» **TASK PROMPT**: Below is a block of data; give all of it again word for word.

____

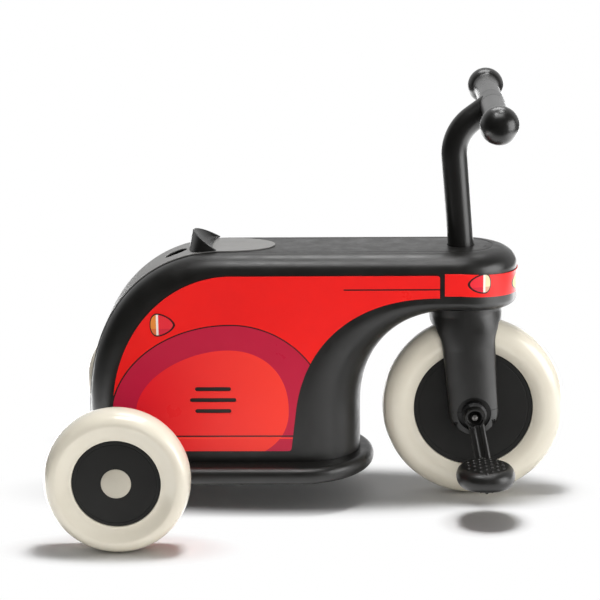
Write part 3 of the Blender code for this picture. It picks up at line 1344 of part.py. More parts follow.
def stud_spots():
    """Staggered columns of studs, fewer towards the edges."""
    for column, count in enumerate(STUDS_PER_COLUMN):
        x = (column - (len(STUDS_PER_COLUMN) - 1) / 2) * STUD_COLUMN_PITCH
        for row in range(count):
            yield x, (row - (count - 1) / 2) * STUD_ROW_PITCH


def build_studs(bm):
    """Small pyramids that stand on both faces of a pedal, with their roots sunk in it."""
    for x, y in stud_spots():
        for face in (-1, 1):
            middle = PEDAL_HALF_HEIGHT + (STUD_HEIGHT - STUD_ROOT) / 2
            bmesh.ops.create_cone(
                bm,
                cap_ends=True,
                segments=4,
                radius1=STUD_RADIUS if face > 0 else 0.0,
                radius2=0.0 if face > 0 else STUD_RADIUS,
                depth=STUD_HEIGHT + STUD_ROOT,
                matrix=Matrix.Translation((x, y, face * middle)),
            )


def make_pedal(name, side, axis):
    """An oval block with full round sides and a field of small studs on both faces."""
    outline = arc((0, 0), (PEDAL_HALF_LENGTH, PEDAL_HALF_WIDTH), 2.6, 0, 360, 20)[:-1]
    block = prism(f"pedal_{name}", outline, -PEDAL_HALF_HEIGHT, PEDAL_HALF_HEIGHT, "XY")
    pedal = place(f"pedal_{name}", block, GRIP_PLASTIC, axis)
    bevel(pedal, PEDAL_ROUNDING, 3, 60)
    add(pedal, f"pedal_studs_{name}", mesh_from("studs", build_studs), axis)
    bore = turned(f"pedal_bore_{name}", pedal_bore_profile(), BARE_STEEL, axis, SMALL_SEGMENTS, CUTTERS)
    bore.display_type = "WIRE"
    along_y(bore, 0, 0, -side * PEDAL_HALF_WIDTH, side)
    boolean(pedal, bore)


# Assembly

make_body_shell()
make_base_plate()
for panel_side_name, panel_side in SIDES:
    make_side_panel(f"side_panel_{panel_side_name}", panel_side)
make_nose_band()
make_seat_inlay()
make_tail_lip()
make_head_bushes()
make_rear_axle()
make_fork()
make_axle_bushes()
make_stem()
make_stem_bolt()
make_handlebar()

CRANK_FRAME = pivot("crank_axis", (FRONT_AXLE_X, 0, FRONT_RADIUS))
WHEEL_FRAME = pivot("front_wheel_axis", (0, 0, 0), (-math.pi / 2, 0, 0), CRANK_FRAME)
make_front_wheel(WHEEL_FRAME)
for wheel_name, wheel_side in SIDES:
    make_rear_wheel(wheel_name, wheel_side)
    make_fork_cap(wheel_name, wheel_side)
    make_pedal(wheel_name, wheel_side, make_crank(wheel_name, wheel_side, CRANK_FRAME))

bpy.context.view_layer.update()
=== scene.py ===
# %% [markdown]
# # A toddler's pedal trike in the style of a motor scooter
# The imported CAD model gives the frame: every piece below is drawn in its metres, with +X forward,
# +Y to the rider's left and +Z up. The scene puts finer surfaces and real finishes on that frame.

import json
from math import asin, atan2, copysign, cos, degrees, pi, radians, sin, sqrt, tan

import bmesh
import bpy
from mathutils import Matrix, Vector


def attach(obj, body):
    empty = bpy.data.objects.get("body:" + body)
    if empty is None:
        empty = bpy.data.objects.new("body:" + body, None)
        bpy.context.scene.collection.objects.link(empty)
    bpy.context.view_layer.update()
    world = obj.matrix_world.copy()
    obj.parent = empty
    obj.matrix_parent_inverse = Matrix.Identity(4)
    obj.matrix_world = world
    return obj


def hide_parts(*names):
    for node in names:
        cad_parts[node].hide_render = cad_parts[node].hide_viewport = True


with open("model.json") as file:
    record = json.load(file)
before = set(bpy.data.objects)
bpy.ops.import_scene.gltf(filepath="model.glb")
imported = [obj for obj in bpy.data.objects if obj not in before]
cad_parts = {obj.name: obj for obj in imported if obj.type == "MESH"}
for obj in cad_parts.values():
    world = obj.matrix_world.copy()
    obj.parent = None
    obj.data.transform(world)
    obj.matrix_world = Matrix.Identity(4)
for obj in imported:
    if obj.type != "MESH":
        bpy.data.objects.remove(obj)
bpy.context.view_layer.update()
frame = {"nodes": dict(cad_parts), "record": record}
BODY_OF = {node: body for body, nodes in frame["record"]["behaviour"]["bodies"].items() for node in nodes}

# %% [markdown]
# ## Camera
# A product photo is taken from far away with a long lens, so the trike shows little perspective.
# The place, turn and lens were fitted to the ellipses of the wheels and to the line of the floor.
# A camera looks along its own -Z, so its matrix is built from its right, up and backward directions.

# %% Camera
CAMERA_PLACE = Vector((0.05949, -2.42011, 0.80968))
CAMERA_TURN, CAMERA_TILT, CAMERA_ROLL = -0.0306, 0.2393, -0.01064
LENS_IN_PICTURE_WIDTHS = 2275.99 / 600

ahead = Vector((
    sin(CAMERA_TURN) * cos(CAMERA_TILT),
    cos(CAMERA_TURN) * cos(CAMERA_TILT),
    -sin(CAMERA_TILT),
))
level_right = Vector((cos(CAMERA_TURN), -sin(CAMERA_TURN), 0))
level_up = level_right.cross(ahead)
right = level_right * cos(CAMERA_ROLL) + level_up * sin(CAMERA_ROLL)
up = level_up * cos(CAMERA_ROLL) - level_right * sin(CAMERA_ROLL)

camera = bpy.data.objects.new("camera", bpy.data.cameras.new("camera"))
bpy.context.scene.collection.objects.link(camera)
camera.matrix_world = Matrix.Translation(CAMERA_PLACE) @ Matrix((right, up, -ahead)).transposed().to_4x4()
camera.data.sensor_width = 36
camera.data.lens = camera.data.sensor_width * LENS_IN_PICTURE_WIDTHS
bpy.context.scene.camera = camera
print("lens", round(camera.data.lens, 1), "mm")

# %% [markdown]
# ## Writing shaders in code
# A material is a small network of nodes. Short helpers keep it readable: one plugs a value or another
# node's output into a socket, one adds a node with its inputs, and a few wrap the nodes that are used
# most. The last ones open a new material, or a group of nodes that many materials share.

# %% Shader helpers
def plug(tree, socket, value):
    if isinstance(value, bpy.types.NodeSocket):
        tree.links.new(value, socket)
    elif value is not None:
        socket.default_value = value


def add_node(tree, kind, inputs=(), output=0, **settings):
    """Adds a node, fills its inputs by name or place, and gives back one of its outputs."""
    node = tree.nodes.new(kind)
    for name, value in settings.items():
        setattr(node, name, value)
    for key, value in dict(inputs).items():
        plug(tree, node.inputs[key], value)
    return node.outputs[output]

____

» **OUTPUT**:
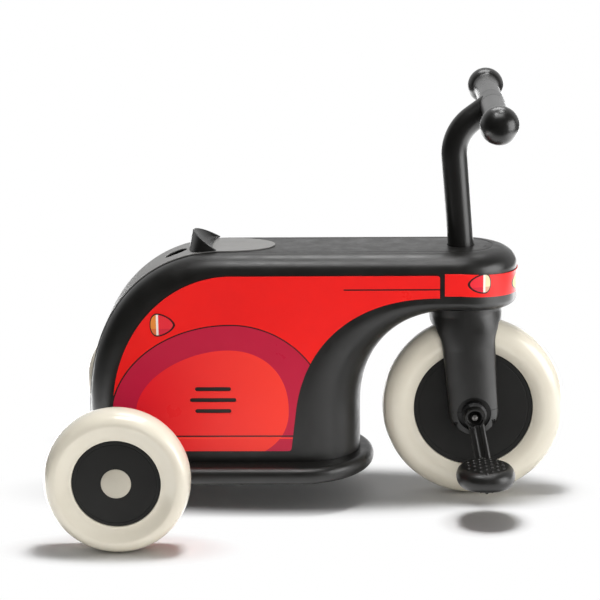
Write part 3 of the Blender code for this picture. It picks up at line 1344 of part.py. More parts follow.
def stud_spots():
    """Staggered columns of studs, fewer towards the edges."""
    for column, count in enumerate(STUDS_PER_COLUMN):
        x = (column - (len(STUDS_PER_COLUMN) - 1) / 2) * STUD_COLUMN_PITCH
        for row in range(count):
            yield x, (row - (count - 1) / 2) * STUD_ROW_PITCH


def build_studs(bm):
    """Small pyramids that stand on both faces of a pedal, with their roots sunk in it."""
    for x, y in stud_spots():
        for face in (-1, 1):
            middle = PEDAL_HALF_HEIGHT + (STUD_HEIGHT - STUD_ROOT) / 2
            bmesh.ops.create_cone(
                bm,
                cap_ends=True,
                segments=4,
                radius1=STUD_RADIUS if face > 0 else 0.0,
                radius2=0.0 if face > 0 else STUD_RADIUS,
                depth=STUD_HEIGHT + STUD_ROOT,
                matrix=Matrix.Translation((x, y, face * middle)),
            )


def make_pedal(name, side, axis):
    """An oval block with full round sides and a field of small studs on both faces."""
    outline = arc((0, 0), (PEDAL_HALF_LENGTH, PEDAL_HALF_WIDTH), 2.6, 0, 360, 20)[:-1]
    block = prism(f"pedal_{name}", outline, -PEDAL_HALF_HEIGHT, PEDAL_HALF_HEIGHT, "XY")
    pedal = place(f"pedal_{name}", block, GRIP_PLASTIC, axis)
    bevel(pedal, PEDAL_ROUNDING, 3, 60)
    add(pedal, f"pedal_studs_{name}", mesh_from("studs", build_studs), axis)
    bore = turned(f"pedal_bore_{name}", pedal_bore_profile(), BARE_STEEL, axis, SMALL_SEGMENTS, CUTTERS)
    bore.display_type = "WIRE"
    along_y(bore, 0, 0, -side * PEDAL_HALF_WIDTH, side)
    boolean(pedal, bore)


# Assembly

make_body_shell()
make_base_plate()
for panel_side_name, panel_side in SIDES:
    make_side_panel(f"side_panel_{panel_side_name}", panel_side)
make_nose_band()
make_seat_inlay()
make_tail_lip()
make_head_bushes()
make_rear_axle()
make_fork()
make_axle_bushes()
make_stem()
make_stem_bolt()
make_handlebar()

CRANK_FRAME = pivot("crank_axis", (FRONT_AXLE_X, 0, FRONT_RADIUS))
WHEEL_FRAME = pivot("front_wheel_axis", (0, 0, 0), (-math.pi / 2, 0, 0), CRANK_FRAME)
make_front_wheel(WHEEL_FRAME)
for wheel_name, wheel_side in SIDES:
    make_rear_wheel(wheel_name, wheel_side)
    make_fork_cap(wheel_name, wheel_side)
    make_pedal(wheel_name, wheel_side, make_crank(wheel_name, wheel_side, CRANK_FRAME))

bpy.context.view_layer.update()
=== scene.py ===
# %% [markdown]
# # A toddler's pedal trike in the style of a motor scooter
# The imported CAD model gives the frame: every piece below is drawn in its metres, with +X forward,
# +Y to the rider's left and +Z up. The scene puts finer surfaces and real finishes on that frame.

import json
from math import asin, atan2, copysign, cos, degrees, pi, radians, sin, sqrt, tan

import bmesh
import bpy
from mathutils import Matrix, Vector


def attach(obj, body):
    empty = bpy.data.objects.get("body:" + body)
    if empty is None:
        empty = bpy.data.objects.new("body:" + body, None)
        bpy.context.scene.collection.objects.link(empty)
    bpy.context.view_layer.update()
    world = obj.matrix_world.copy()
    obj.parent = empty
    obj.matrix_parent_inverse = Matrix.Identity(4)
    obj.matrix_world = world
    return obj


def hide_parts(*names):
    for node in names:
        cad_parts[node].hide_render = cad_parts[node].hide_viewport = True


with open("model.json") as file:
    record = json.load(file)
before = set(bpy.data.objects)
bpy.ops.import_scene.gltf(filepath="model.glb")
imported = [obj for obj in bpy.data.objects if obj not in before]
cad_parts = {obj.name: obj for obj in imported if obj.type == "MESH"}
for obj in cad_parts.values():
    world = obj.matrix_world.copy()
    obj.parent = None
    obj.data.transform(world)
    obj.matrix_world = Matrix.Identity(4)
for obj in imported:
    if obj.type != "MESH":
        bpy.data.objects.remove(obj)
bpy.context.view_layer.update()
frame = {"nodes": dict(cad_parts), "record": record}
BODY_OF = {node: body for body, nodes in frame["record"]["behaviour"]["bodies"].items() for node in nodes}

# %% [markdown]
# ## Camera
# A product photo is taken from far away with a long lens, so the trike shows little perspective.
# The place, turn and lens were fitted to the ellipses of the wheels and to the line of the floor.
# A camera looks along its own -Z, so its matrix is built from its right, up and backward directions.

# %% Camera
CAMERA_PLACE = Vector((0.05949, -2.42011, 0.80968))
CAMERA_TURN, CAMERA_TILT, CAMERA_ROLL = -0.0306, 0.2393, -0.01064
LENS_IN_PICTURE_WIDTHS = 2275.99 / 600

ahead = Vector((
    sin(CAMERA_TURN) * cos(CAMERA_TILT),
    cos(CAMERA_TURN) * cos(CAMERA_TILT),
    -sin(CAMERA_TILT),
))
level_right = Vector((cos(CAMERA_TURN), -sin(CAMERA_TURN), 0))
level_up = level_right.cross(ahead)
right = level_right * cos(CAMERA_ROLL) + level_up * sin(CAMERA_ROLL)
up = level_up * cos(CAMERA_ROLL) - level_right * sin(CAMERA_ROLL)

camera = bpy.data.objects.new("camera", bpy.data.cameras.new("camera"))
bpy.context.scene.collection.objects.link(camera)
camera.matrix_world = Matrix.Translation(CAMERA_PLACE) @ Matrix((right, up, -ahead)).transposed().to_4x4()
camera.data.sensor_width = 36
camera.data.lens = camera.data.sensor_width * LENS_IN_PICTURE_WIDTHS
bpy.context.scene.camera = camera
print("lens", round(camera.data.lens, 1), "mm")

# %% [markdown]
# ## Writing shaders in code
# A material is a small network of nodes. Short helpers keep it readable: one plugs a value or another
# node's output into a socket, one adds a node with its inputs, and a few wrap the nodes that are used
# most. The last ones open a new material, or a group of nodes that many materials share.

# %% Shader helpers
def plug(tree, socket, value):
    if isinstance(value, bpy.types.NodeSocket):
        tree.links.new(value, socket)
    elif value is not None:
        socket.default_value = value


def add_node(tree, kind, inputs=(), output=0, **settings):
    """Adds a node, fills its inputs by name or place, and gives back one of its outputs."""
    node = tree.nodes.new(kind)
    for name, value in settings.items():
        setattr(node, name, value)
    for key, value in dict(inputs).items():
        plug(tree, node.inputs[key], value)
    return node.outputs[output]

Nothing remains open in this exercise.